The Islamic Republic, which denies trying to build an atom bomb, scoffed at efforts to choke its oil exports. Some Iranians also renewed threats to stop Arab oil from leaving the Gulf and warned they might strike US targets worldwide if Washington used force to break any Iranian blockade of a strategically vital shipping route.

Yet in three decades of confrontation between Tehran and the West, bellicose rhetoric and the undependable armoury of sanctions have become so familiar that the benchmark Brent crude oil price edged less than 0.5 percent higher, and some of that was due to unrelated currency factors.

"If any disruption happens regarding the sale of Iranian oil, the Strait of Hormuz will definitely be closed," Mohammad Kossari, deputy head of parliament's foreign affairs and national security committee, told Fars news agency a day after US, French and British warships sailed back into the Gulf.

"If America seeks adventures after the closure of the Strait of Hormuz, Iran will make the world unsafe for Americans in the shortest possible time," Kossari added, referring to an earlier US pledge to use its fleet to keep the passage open.

The United States, which imposed its own sanctions against Iran's oil trade and central bank on Dec. 31, welcomed the EU move, as did Israel. It has warned it might attack Iran if sanctions do not deflect Tehran from a course that some analysts argue could potentially give Iran a nuclear bomb next year.

US Secretary of State Hillary Clinton said in a statement with Treasury Secretary Timothy Geithner: "This new, concerted pressure will sharpen the choice for Iran's leaders and increase their cost of defiance of basic international obligations."

Calls for Talks

Germany, France and Britain used the EU sanctions as a cue for a joint call to Tehran to renew long-suspended negotiations on its nuclear programme. Russia said talks might soon be on the cards.

Iran, however, said new sanctions made that less likely. It is a view shared by some in the West who caution that such tactics risk hardening Iranian support for a nuclear programme.

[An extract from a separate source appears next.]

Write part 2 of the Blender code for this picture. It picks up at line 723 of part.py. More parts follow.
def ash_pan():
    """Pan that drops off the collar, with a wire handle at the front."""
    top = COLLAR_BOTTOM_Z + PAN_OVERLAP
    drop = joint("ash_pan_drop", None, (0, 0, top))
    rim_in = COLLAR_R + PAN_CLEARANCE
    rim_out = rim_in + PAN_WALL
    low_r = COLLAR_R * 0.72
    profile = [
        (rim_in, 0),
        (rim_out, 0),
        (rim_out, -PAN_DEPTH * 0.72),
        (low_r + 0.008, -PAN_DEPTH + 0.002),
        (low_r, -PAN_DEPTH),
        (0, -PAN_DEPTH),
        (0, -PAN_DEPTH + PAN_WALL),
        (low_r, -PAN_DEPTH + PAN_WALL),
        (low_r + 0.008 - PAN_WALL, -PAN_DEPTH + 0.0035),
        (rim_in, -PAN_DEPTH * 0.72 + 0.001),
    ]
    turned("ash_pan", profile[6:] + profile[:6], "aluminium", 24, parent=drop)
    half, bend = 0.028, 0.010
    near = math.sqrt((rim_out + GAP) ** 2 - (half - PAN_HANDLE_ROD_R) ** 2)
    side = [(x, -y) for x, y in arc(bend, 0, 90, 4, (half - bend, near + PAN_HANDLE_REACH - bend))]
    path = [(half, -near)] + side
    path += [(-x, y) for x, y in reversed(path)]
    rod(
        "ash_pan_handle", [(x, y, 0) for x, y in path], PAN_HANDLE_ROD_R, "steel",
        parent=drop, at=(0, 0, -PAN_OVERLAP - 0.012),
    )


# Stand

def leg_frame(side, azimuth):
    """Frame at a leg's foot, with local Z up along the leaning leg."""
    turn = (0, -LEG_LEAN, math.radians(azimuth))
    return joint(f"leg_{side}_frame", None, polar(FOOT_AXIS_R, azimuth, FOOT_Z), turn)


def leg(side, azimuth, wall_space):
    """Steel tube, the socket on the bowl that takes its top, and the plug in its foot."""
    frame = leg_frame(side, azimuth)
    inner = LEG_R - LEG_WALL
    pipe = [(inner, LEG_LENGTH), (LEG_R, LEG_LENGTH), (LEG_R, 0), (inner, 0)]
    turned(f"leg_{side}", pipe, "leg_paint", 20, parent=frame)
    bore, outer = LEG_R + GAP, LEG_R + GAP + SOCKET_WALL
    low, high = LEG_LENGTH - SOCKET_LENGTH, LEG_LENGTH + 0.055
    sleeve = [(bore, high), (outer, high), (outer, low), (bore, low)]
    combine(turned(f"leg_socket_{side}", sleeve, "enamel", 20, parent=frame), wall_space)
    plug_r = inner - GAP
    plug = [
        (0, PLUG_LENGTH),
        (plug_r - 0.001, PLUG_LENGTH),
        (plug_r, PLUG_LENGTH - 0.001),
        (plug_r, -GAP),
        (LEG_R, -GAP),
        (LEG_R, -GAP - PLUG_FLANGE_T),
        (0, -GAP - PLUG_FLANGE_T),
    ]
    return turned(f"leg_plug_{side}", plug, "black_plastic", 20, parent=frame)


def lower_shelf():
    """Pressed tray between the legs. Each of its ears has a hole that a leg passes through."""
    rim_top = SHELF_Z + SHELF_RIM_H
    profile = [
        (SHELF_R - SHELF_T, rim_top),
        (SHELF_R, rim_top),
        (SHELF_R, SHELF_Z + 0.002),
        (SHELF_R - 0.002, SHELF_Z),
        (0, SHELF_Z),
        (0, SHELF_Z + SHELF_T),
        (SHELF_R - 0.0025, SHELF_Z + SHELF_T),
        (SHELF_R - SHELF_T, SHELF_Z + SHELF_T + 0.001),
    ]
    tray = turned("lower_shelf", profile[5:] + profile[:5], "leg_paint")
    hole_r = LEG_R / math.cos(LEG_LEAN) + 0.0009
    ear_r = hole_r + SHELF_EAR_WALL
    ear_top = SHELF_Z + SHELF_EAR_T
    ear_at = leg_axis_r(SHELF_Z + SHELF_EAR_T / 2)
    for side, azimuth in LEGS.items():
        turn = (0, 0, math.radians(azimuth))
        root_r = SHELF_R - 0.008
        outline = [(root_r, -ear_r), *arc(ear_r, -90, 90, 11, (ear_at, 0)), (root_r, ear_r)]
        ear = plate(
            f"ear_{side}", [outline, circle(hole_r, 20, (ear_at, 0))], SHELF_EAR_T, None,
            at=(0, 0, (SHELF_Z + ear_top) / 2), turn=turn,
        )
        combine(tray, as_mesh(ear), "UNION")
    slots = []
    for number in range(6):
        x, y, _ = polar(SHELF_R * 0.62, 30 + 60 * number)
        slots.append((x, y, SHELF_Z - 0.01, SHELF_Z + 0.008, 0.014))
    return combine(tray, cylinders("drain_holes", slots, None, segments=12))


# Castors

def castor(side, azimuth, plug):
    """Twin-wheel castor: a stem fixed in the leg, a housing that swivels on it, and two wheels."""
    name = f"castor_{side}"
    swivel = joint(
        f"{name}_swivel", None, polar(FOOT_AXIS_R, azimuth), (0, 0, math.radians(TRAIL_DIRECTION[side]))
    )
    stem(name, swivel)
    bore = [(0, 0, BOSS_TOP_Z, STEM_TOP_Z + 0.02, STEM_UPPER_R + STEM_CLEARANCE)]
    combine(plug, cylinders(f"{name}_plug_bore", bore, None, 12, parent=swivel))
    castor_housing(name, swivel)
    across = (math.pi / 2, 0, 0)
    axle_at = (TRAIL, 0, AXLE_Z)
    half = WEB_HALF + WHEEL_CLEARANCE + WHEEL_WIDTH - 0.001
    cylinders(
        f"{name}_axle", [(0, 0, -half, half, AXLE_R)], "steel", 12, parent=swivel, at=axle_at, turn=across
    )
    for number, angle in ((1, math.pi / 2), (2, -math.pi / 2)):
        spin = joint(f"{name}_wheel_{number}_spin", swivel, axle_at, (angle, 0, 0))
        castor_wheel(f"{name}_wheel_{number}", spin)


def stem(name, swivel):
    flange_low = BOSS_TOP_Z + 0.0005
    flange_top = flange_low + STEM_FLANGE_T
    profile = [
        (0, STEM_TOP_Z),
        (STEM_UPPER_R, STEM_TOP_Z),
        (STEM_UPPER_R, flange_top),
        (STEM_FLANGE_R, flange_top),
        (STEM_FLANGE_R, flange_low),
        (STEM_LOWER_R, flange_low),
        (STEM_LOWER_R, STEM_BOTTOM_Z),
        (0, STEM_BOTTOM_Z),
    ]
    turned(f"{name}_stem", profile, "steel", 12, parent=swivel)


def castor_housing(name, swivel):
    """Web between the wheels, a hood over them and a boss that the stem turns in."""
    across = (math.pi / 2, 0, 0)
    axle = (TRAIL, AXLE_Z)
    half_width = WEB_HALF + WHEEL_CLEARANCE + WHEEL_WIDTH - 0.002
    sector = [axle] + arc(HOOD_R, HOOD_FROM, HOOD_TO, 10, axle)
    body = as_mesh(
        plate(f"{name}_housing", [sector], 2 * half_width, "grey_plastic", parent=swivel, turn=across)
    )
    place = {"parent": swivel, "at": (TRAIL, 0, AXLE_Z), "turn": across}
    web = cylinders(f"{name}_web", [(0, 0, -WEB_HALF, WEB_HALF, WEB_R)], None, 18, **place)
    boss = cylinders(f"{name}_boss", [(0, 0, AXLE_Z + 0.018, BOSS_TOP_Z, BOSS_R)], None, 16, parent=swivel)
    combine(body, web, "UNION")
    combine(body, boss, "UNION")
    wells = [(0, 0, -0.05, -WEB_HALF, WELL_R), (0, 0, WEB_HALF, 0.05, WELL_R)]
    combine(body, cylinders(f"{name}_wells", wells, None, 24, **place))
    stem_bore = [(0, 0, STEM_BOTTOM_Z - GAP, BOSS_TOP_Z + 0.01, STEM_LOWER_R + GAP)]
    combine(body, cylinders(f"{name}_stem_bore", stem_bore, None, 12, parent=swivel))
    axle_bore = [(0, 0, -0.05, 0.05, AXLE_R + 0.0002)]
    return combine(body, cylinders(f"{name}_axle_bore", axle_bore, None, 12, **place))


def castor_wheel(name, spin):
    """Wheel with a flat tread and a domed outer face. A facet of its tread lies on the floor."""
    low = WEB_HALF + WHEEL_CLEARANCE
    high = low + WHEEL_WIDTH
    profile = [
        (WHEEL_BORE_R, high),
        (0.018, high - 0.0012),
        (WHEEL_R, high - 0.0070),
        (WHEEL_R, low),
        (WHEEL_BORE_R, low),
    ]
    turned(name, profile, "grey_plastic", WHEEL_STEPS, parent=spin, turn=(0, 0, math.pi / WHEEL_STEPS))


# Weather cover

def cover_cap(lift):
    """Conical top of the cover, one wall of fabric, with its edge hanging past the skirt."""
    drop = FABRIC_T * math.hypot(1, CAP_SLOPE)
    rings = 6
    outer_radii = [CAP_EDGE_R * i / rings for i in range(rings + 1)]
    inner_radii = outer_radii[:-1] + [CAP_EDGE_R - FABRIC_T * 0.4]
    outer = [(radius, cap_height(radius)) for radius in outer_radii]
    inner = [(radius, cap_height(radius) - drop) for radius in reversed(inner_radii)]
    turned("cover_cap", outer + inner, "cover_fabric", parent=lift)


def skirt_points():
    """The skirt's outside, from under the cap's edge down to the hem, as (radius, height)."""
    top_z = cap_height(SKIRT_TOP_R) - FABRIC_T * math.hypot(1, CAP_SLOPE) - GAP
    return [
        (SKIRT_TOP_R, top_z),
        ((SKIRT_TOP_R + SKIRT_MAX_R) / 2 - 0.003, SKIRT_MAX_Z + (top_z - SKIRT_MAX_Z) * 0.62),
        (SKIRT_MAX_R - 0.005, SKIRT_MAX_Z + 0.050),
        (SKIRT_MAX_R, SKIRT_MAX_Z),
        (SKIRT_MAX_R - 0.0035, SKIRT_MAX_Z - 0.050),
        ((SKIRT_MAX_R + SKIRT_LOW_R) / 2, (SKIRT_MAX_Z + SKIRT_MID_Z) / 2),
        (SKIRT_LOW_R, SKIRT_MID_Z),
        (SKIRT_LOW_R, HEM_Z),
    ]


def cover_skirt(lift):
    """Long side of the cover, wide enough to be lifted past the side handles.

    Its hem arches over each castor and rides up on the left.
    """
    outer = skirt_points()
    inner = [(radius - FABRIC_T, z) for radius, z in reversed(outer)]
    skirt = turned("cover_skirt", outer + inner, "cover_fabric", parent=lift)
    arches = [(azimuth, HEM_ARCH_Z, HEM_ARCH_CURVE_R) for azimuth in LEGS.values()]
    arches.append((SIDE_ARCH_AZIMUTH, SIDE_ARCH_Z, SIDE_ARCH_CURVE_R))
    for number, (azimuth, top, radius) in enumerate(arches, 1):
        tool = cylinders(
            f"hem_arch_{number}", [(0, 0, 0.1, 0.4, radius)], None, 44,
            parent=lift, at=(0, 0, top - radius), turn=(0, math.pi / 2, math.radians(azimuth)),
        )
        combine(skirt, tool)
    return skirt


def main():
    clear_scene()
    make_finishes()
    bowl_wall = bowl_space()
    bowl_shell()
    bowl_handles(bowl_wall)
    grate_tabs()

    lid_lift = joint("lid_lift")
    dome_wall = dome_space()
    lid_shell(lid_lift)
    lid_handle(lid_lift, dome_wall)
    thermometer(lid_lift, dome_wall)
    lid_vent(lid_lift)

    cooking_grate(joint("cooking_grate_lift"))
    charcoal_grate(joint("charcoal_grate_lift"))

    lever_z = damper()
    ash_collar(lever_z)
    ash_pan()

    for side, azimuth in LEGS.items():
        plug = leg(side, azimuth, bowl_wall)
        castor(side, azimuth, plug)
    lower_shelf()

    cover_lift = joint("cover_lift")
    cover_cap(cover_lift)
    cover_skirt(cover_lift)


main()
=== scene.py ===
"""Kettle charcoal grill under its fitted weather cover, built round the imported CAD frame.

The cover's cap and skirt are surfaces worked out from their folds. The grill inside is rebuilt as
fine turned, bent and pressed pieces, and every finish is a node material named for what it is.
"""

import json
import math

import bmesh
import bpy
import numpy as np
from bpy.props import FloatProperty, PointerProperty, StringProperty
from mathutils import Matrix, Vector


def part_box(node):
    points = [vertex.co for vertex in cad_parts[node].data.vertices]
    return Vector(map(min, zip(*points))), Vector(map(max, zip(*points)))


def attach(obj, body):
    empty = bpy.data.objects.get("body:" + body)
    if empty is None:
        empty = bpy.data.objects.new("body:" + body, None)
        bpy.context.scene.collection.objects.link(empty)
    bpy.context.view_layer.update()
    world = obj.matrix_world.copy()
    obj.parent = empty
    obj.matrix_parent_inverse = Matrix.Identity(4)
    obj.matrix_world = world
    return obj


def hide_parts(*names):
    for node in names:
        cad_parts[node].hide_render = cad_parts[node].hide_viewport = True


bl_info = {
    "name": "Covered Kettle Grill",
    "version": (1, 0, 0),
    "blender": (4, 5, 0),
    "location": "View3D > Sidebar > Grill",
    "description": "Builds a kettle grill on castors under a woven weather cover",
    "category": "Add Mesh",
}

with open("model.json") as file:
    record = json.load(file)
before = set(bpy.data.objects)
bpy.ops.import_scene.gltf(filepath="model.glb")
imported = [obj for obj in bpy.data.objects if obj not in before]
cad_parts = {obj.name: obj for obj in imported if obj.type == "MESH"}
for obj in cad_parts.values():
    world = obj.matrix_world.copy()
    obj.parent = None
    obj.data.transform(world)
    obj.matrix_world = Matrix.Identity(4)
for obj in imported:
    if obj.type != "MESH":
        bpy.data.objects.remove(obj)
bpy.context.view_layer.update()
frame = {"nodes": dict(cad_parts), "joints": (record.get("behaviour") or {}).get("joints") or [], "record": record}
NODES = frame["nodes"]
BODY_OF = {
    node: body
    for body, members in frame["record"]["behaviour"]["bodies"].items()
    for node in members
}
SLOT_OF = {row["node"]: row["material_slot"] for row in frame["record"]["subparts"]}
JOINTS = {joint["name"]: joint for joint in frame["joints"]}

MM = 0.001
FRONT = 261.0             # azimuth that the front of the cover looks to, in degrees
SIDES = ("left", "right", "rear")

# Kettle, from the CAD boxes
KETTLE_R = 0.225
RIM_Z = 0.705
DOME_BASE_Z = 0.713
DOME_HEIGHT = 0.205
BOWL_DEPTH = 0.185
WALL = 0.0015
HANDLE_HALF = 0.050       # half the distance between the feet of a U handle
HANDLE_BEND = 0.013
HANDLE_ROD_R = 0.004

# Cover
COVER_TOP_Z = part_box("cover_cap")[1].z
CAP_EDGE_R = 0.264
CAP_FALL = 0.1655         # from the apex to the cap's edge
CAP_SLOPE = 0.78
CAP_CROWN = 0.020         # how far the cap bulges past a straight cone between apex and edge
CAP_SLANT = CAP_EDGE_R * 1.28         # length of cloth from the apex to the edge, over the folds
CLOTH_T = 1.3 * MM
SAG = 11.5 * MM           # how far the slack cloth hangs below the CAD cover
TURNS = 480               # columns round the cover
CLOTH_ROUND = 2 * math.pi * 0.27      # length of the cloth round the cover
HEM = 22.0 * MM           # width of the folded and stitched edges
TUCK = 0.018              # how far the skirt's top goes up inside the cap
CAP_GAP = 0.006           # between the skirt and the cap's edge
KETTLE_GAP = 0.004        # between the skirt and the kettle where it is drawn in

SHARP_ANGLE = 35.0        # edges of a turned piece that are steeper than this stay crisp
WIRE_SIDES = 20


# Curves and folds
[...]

European Union foreign ministers who agreed an anticipated ban on imports of Iranian crude at a meeting in Brussels were so anxious not to penalise the ailing economies of Greece, Italy and others to whom Iran is a major oil supplier that the EU embargo will not take full effect until July 1. And the strategy will be reviewed in May to see if it should go ahead.

Curbing Iran's oil exports is a double-edged sword, as Tehran's own response to the embargo clearly showed.

A member of Iran's influential Assembly of Experts, former intelligence minister Ali Fallahian, said Tehran should respond to the delayed-action EU sanctions by stopping sales to the bloc immediately, denying the Europeans time to arrange alternative supplies and damaging their economies with higher oil prices.

"The best way is to stop exporting oil ourselves before the end of this six months and before the implementation of the plan," the semi-official Fars news agency quoted him as saying.